Trois décennies de Maloya

«Au début (1975), il y a le message du combat politique puis au fur et à mesure, je deviens entre guillemets (sic) « artiste ». Au fur et à mesure, je me libère par le Maloya. C’est une vraie philosophie, une vraie respiration que j’inscris dans une éternité, pas un phénomène de mode ou de Top 50 destiné à vendre…Mais pour faire exister notre réunionité à nous, qui s’inscrit dans une universalité, dans une humanité. C’est ambitieux mais c’est comme ça que je le vois, le Maloya…Le lien avec l’histoire, le sacré, la souffrance, l’esclavage, l’exil…et en même temps tout cela qui a entraîné la reconstruction d’une nouvelle humanité, faite de résistance, de rébellion, de liberté et de soumission aussi…Pour moi la leçon, c’est qu’il faut toujours résister quelle que soit la situation, le statut ou le drapeau. La condition de l’amour et de la liberté, c’est la résistance à toute manipulation, à toute norme. Je me mets dans cet état d’esprit-là, de rester peut-être un enfant….».

 » Parler sa langue, ça veut dire être sur un pied d’égalité et pouvoir accueillir l’Autre  »
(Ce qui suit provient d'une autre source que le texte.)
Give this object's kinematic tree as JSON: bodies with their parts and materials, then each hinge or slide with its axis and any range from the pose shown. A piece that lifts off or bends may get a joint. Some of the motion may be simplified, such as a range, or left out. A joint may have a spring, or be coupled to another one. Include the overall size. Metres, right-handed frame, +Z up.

Les batailles actuelles à La Réunion

Se retrouver, comprendre qu’on est riche. Avec le Maloya, je prends la parole, je prends ma liberté, je parle ma langue et ce n’est pas du tout honteux de parler sa langue, au contraire § Les gens voient encore cela comme une enclave, un ghetto, une fermeture car c’est tellement bien huilé qu’il y a autocensure ! Mais parler sa langue, ça veut dire être sur un pied d’égalité et pouvoir accueillir l’Autre, c’est pouvoir recevoir ce qu’il a à offrir et avoir quelque chose aussi à donner…C’est avoir une humanité réunionnaise […]. C’est quand on se libère qu’on peut accueillir les autres […]. C‘est pourquoi je dis que mon identité déborde de toute ma batarsité, de tout ce qui fait la honte dans la tête des gens…Je suis mélangé et c’est un bonheur, je parle le créole ? c‘est super ! Je joue le Maloya : c’est grandiose !».

A propos des puristes

« Je suis dans une démarche de vie, d’humanité, d’échanges….Je vois les gens qui vont à l’église, aux servis Kabaré, aux cérémonies indiennes. Je me dis : il y a les fleurs, les odeurs, une vibration…mais quand je joue le Maloya dans une cérémonie, je ne me pose pas la question de savoir si l’esprit est là ou pas. Je vis tout simplement. […]. La Réunion, c’est justement le mélange. Si les gens cherchent à revenir en arrière, on efface tout, et on se déchire en quatre. Bien sûr, il faut fouiller dans ses racines et dans le passé, mais aussi regarder notre présent qui est riche…Les traditions ne peuvent plus être «pur Mozambique» ou «pur Inde» ou «pur France». Non, c’est nouveau et c’est réunionnais…Il faut arriver à une identité réunionnaise et ça c’est difficile…Quand il se présente à l’extérieur, le Réunionnais a tendance à dire : « chez nous, les Blancs ont telle tradition, les Malbars marchent sur le feu, les Kafs font ça » et la personne qui dit ça, ne se rend pas compte qu’elle est elle-même tout cela à la fois, à des degrés différents, dans des mélanges complexes. On devrait dire : « Nous faisons la marche sur le feu, nous faisons les rituels afro-malgaches, on va à l’église catholique, on va à la mosquée ». Certains puristes voudraient que je n’utilise pas le tambour malbar mais je leur dis que je ne peux pas ! Même avec un fusil sur la tempe ! Que je le veuille ou pas, que j’aime ou pas ce tambour, je ne peux pas l’effacer. Je ne suis pas un seul  » truc  » mais je suis riche de plusieurs apports en même temps …Ce n’est pas un vœu pieux , c’est la réalité; Lorsque je découvre le Maloya, je vais rester à l’écart parce que ma couleur ne correspond alors que ça m’appelle ? J’entends « il est blanc mais il chante le Maloya » qui sonne comme « il est noir mais il est intelligent». C’est ce  » mais  » qu’il est intéressant à analyser ».